How Old Do You Have to Be to Invest in Stocks?
Learn how age impacts stock market investment. Explore legal requirements and practical avenues for young individuals to build wealth.
Learn how age impacts stock market investment. Explore legal requirements and practical avenues for young individuals to build wealth.
Investing in the stock market offers a path to long-term wealth accumulation and financial literacy. While direct participation has age restrictions, various mechanisms allow minors to begin their investment journey. Understanding these legal frameworks is important for parents and guardians looking to support a younger person’s financial future.
Individuals must reach the age of majority to independently open and manage a brokerage account for stock investments. In most U.S. states, this age is 18, signifying legal adulthood and the capacity to enter binding contracts. Some states, however, set the age of majority at 19 (e.g., Alabama and Nebraska) or 21 (e.g., Mississippi).
Brokerage firms cannot establish direct accounts for individuals below this age because minors lack the contractual capacity for financial transactions. Any contract entered into by a minor could potentially be voided. This necessitates alternative arrangements for their investments.
For individuals under the age of majority, custodial accounts provide a primary avenue for stock market participation. An adult, known as the custodian, establishes these accounts for a minor beneficiary. The two prevalent types are Uniform Gifts to Minors Act (UGMA) accounts and Uniform Transfers to Minors Act (UTMA) accounts, both designed to facilitate asset transfer to minors without a formal trust.
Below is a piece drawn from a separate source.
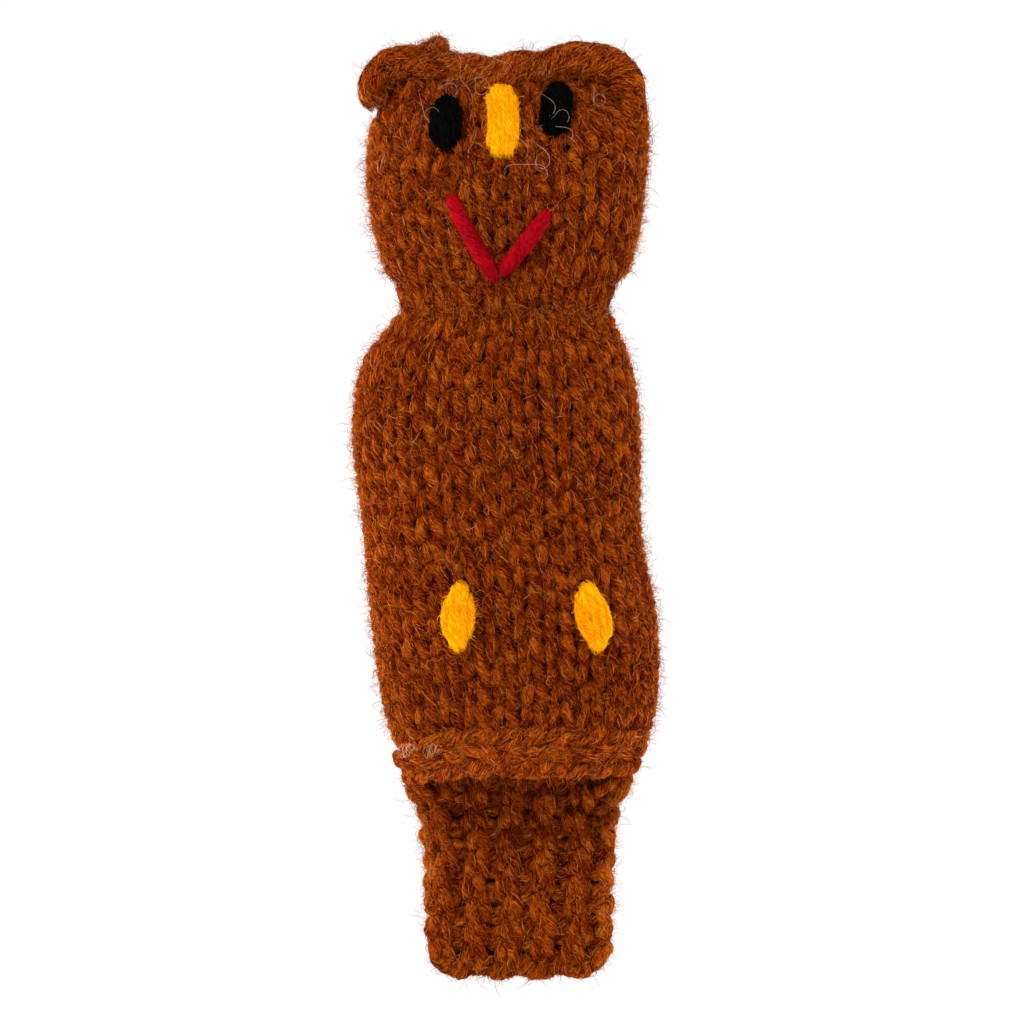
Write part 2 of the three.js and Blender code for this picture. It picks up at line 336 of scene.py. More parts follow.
def rope(strands, centre, radius, number, yarn, turns, normal=FORWARD, uneven=0.12):
    """Several yarns laid round a centre line, which they circle the given number of turns."""
    count = len(centre)
    tangent = unit(np.gradient(centre, axis=0))
    side = unit(np.cross(tangent, np.array(normal, float)))
    up = np.cross(side, tangent)
    t = np.linspace(0, 1, count)
    radius = np.broadcast_to(np.asarray(radius, float), (count,))
    gather = (1 - np.abs(2 * t - 1) ** 10) ** 0.5
    for k in range(number):
        angle = 2 * math.pi * (k / number + turns * t) + wander(count, uneven, 12)
        away = ((radius - yarn) * gather)[:, None]
        ring = side * np.cos(angle)[:, None] + up * np.sin(angle)[:, None]
        path = centre + ring * (away + wander(count, uneven, 8)[:, None])
        tube(strands, path, ring, yarn)


# --- fibres
FIBRE_SIDES = 3
FIBRE_POINTS = 4  # on a fibre that lies on the yarn
LOOSE_POINTS = 5  # on one that stands off it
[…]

UGMA accounts hold financial assets like cash, stocks, bonds, mutual funds, and life insurance policies, and are available in all 50 states. UTMA accounts offer broader flexibility, including all assets permissible in UGMA accounts, plus physical assets such as real estate, vehicles, and fine art.
While UTMA accounts provide wider asset versatility, they are not adopted in every state; Vermont and South Carolina, for instance, operate solely under UGMA statutes. In both UGMA and UTMA structures, the assets contributed become an irrevocable gift to the minor. The custodian assumes a fiduciary responsibility to manage these assets prudently, making investment decisions solely for the minor’s benefit until the minor reaches a specified age.
The custodian of an UGMA or UTMA account manages the assets on behalf of the minor beneficiary. This role involves making investment decisions, maintaining records, and ensuring all transactions are conducted in the minor’s best interest. The custodian must act with the same care and judgment that a prudent person would exercise in managing their own financial affairs.
Assets placed into an UGMA or UTMA account are irrevocable gifts and legally belong to the minor. They cannot be reclaimed by the donor or custodian. Funds withdrawn from the account must be used for expenses that directly benefit the minor, such as education or healthcare, rather than for the custodian’s personal use.
Custodianship terminates when the minor reaches a specific age, at which point full legal control of the assets automatically transfers to the now-adult beneficiary. This age varies by state, typically ranging from 18 to 21 years old, though some states permit UTMA accounts to extend custodianship until age 25. Upon transfer, the former minor gains complete discretion over the funds.
Investment income generated within UGMA and UTMA accounts is generally taxable to the minor beneficiary, not the custodian or donor. However, the “Kiddie Tax” can alter this taxation depending on the amount of unearned income the minor receives.
The Kiddie Tax applies to a minor’s unearned income, which includes dividends, interest, and capital gains from investments. For the 2024 tax year, the first $1,300 of a child’s unearned income is tax-free, and the subsequent $1,300 is taxed at the child’s own tax rate. Any unearned income exceeding $2,600 is then taxed at the parent’s marginal tax rate. For the 2025 tax year, these thresholds adjust to $1,350 for the tax-free portion, $1,350 at the child’s rate, and amounts above $2,700 taxed at the parent’s rate.
This tax applies to children under age 18 at the end of the tax year, or to full-time students aged 18 to 23 if their earned income does not exceed half of their support. Parents may elect to include their child’s unearned income on their own tax return using IRS Form 8814 if certain conditions are met, such as the child’s gross income being below $13,000 for 2024 or $13,500 for 2025, and consisting solely of interest and dividends. Otherwise, Form 8615 must be filed with the child’s tax return.